Getting into university is not The X Factor

The call for cuts in university places has provoked synchronised shroud-waving from the University and College Union (on behalf of academics) and Universities UK (for institutions).

They warned yesterday that next year more young people will apply for places than there are places available. This is true, but hardly a shock:that is always the case. For each year of the past decade, about a quarter of university applicants have not received places.

It is likely that the proportion of disappointed applicants will rise next year to about a third, given the increase in applicants announced yesterday. But that is a temporary and inevitable effect of the recession (which has driven up the number of applicants) and no argument for a big increase in public spending Given rising drop-out rates from universities, which now vary between 0 and 28 per cent, there will certainly be plenty of unfilled places in many institutions next year.

Most young people will consider a 66 per cent chance of winning a place as very good odds. It clearly compares very favourably with every other competition in life. Young people are hardly up in arms about the much lower probability of (say) winning The X Factor. Just like that contest, the chance of success in university entry is in the applicants' own hands, depending on their academic ability, assiduity and other qualities. It may be a competition, but it is not an unfair one.

What is unexpected is that higher education should be the sector pioneering the debate on public sector cuts and efficiency. Perhaps the Government feels that it has some cover from the forthcoming review of tuition fees under Lord Browne of Madingley. (The review is widely expected to say that any cut in taxpayer support now will be outweighed by higher student fees later.) Perhaps there is simply no extra money for universities, as the Government has already announced that the schools budget will be protected for the next three years.

Whatever the reason, ministers from Lord Mandelson down have announced that budgets will be cut by hundreds of millions of pounds, with the number of places frozen and universities having to make more of the resources that they have.

It was the right thing to do, given the size of the budget deficit, which all parties have pledged to tackle to maintain economic credibility. Higher education is smaller than some other parts of the public sector (its annual budget of £15 billion a year compares with an NHS budget of well above £100 billion) but ministers have rightly judged that it should not be immune from the drive for value for money.

The shroud-waving case weakens significantly when one realises that all the "cuts" are, in fact, absolutely reasonable ideas that any organisation in a funding crisis should consider. There is a warning about "campus closures", for example. But many universities - like many schools - make very poor use of their estates. They should be closing some facilities and getting more value out of others.

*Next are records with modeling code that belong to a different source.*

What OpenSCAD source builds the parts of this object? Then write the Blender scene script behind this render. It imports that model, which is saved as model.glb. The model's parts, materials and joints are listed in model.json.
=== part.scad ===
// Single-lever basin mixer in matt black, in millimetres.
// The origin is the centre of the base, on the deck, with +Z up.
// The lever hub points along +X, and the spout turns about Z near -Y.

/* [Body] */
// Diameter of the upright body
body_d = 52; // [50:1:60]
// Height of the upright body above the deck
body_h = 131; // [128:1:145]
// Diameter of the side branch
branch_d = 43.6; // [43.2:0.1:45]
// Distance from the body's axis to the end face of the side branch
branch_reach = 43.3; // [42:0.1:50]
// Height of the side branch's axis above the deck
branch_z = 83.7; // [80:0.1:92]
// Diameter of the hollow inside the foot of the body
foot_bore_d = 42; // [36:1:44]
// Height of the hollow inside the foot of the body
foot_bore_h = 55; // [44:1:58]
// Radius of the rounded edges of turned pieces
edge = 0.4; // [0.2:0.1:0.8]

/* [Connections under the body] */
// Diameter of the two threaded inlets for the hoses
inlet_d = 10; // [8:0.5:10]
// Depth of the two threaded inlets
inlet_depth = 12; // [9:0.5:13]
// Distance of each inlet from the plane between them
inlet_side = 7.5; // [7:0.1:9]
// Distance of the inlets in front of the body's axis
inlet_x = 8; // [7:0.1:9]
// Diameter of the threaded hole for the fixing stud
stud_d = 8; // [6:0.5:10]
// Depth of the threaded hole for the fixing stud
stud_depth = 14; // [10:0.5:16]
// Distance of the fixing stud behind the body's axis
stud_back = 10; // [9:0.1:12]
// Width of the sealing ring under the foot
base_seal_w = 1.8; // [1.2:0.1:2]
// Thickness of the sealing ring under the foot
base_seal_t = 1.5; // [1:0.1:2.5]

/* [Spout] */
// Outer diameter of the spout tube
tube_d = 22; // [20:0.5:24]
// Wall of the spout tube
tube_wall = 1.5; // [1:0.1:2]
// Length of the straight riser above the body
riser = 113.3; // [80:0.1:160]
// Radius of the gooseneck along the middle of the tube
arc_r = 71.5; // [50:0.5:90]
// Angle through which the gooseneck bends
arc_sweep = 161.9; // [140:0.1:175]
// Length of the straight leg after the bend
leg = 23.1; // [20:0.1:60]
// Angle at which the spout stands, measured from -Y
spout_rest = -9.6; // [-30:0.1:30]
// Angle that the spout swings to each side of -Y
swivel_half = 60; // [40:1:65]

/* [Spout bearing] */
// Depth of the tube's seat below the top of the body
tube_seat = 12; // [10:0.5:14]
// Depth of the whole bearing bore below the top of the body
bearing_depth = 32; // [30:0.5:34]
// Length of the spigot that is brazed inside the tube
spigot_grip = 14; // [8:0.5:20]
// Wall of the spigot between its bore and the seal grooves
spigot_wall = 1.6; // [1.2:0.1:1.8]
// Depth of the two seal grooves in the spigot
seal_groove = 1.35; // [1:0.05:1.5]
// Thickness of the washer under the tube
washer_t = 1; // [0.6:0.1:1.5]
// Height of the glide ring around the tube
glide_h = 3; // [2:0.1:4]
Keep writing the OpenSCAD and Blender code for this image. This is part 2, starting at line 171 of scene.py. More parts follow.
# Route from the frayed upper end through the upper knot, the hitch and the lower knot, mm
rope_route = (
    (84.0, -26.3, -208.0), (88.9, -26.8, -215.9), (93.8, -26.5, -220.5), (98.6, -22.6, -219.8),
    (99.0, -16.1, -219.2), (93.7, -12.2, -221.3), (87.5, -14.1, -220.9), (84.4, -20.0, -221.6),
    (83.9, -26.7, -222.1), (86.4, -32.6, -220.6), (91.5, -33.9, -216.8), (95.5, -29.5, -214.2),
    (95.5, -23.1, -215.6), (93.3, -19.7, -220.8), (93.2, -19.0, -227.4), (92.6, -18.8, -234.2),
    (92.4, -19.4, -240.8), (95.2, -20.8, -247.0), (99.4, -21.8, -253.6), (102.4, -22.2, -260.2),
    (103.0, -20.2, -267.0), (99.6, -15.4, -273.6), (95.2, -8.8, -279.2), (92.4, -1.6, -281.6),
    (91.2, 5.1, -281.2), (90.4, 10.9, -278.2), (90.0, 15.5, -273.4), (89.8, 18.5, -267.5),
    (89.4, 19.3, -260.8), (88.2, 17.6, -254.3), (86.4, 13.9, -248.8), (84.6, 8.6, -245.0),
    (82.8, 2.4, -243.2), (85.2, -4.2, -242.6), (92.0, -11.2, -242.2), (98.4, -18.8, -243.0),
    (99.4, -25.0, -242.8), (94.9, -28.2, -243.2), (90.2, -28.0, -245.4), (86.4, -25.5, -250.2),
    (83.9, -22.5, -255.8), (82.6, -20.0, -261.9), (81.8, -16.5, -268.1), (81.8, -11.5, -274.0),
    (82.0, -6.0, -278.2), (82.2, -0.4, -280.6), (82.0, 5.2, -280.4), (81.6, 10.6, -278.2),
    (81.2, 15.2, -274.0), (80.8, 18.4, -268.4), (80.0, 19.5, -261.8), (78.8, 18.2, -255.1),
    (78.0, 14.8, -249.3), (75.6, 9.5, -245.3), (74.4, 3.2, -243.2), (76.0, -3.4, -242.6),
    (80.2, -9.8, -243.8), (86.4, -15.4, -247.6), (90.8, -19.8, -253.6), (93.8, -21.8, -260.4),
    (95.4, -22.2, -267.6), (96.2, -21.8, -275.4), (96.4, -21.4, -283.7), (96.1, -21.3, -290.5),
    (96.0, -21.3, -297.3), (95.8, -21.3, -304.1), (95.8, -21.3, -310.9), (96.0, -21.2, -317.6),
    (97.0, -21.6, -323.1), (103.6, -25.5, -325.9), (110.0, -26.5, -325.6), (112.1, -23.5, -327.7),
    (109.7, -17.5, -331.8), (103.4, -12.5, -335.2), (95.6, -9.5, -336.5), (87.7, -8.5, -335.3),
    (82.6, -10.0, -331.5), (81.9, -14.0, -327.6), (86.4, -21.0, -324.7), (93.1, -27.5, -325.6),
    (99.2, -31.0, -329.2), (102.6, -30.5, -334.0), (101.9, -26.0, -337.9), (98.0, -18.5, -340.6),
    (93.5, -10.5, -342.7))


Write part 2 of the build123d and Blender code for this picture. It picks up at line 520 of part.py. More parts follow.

Equally, institutions would be right to ditch unpopular courses, ask postgraduates to undertake more tuition (they are talented people) and seek, as Lord Mandelson suggests, to teach some courses in two years rather than three.

The university budget has risen by 15 per cent in real terms in the past five years alone, and numbers of academic staff have risen by the same amount. It is not plausible for Sally Hunt, the general secretary of the University and Colleges Union, to say, as she did yesterday, that her sector "simply cannot do more for less". Institutions that specialise in part-time and adult courses, such as Birkbeck London, show how to teach courses intensively, keep facilities to a minimum and use them for both daytime and evening tuition.

Where I would agree with Ms Hunt is that the university sector cannot carry on as before.

The deal agreed between universities and successive governments - more taxpayers' money for more students and more government influence - has been revealed to be a Faustian pact. Politicians have pursued an agenda of relentless expansion, no matter what the cost or the impact on quality.

They have allowed the idea to emerge that university education is an entitlement rather than a meritocratic achievement. University leaders have looked to governments for greater finance only to discover that the well has run dry.

As Terence Kealey, the Vice-Chancellor of the University of Buckingham, has pointed out, the solution is for institutions to raise more of their revenues privately, whether from tuition fees or alumni.

We need more of the big fundraising appeals launched by Oxford and Cambridge. We need more plans to establish private universities.

We need the UK to become seen as the global centre for higher education. That's why the decision by both the Government and the Opposition to toughen the rules on visas for students from outside the EU is particularly short-sighted.

Universities cannot offer more places this year because of the limit imposed by the Government - they will be fined £3,700 per place if they go over their quota. A genuine market in higher education would allow the number of places to rise if there is demand for them. And such a free market would also build on the introduction of tuition fees - one of new Labour's greatest achievements.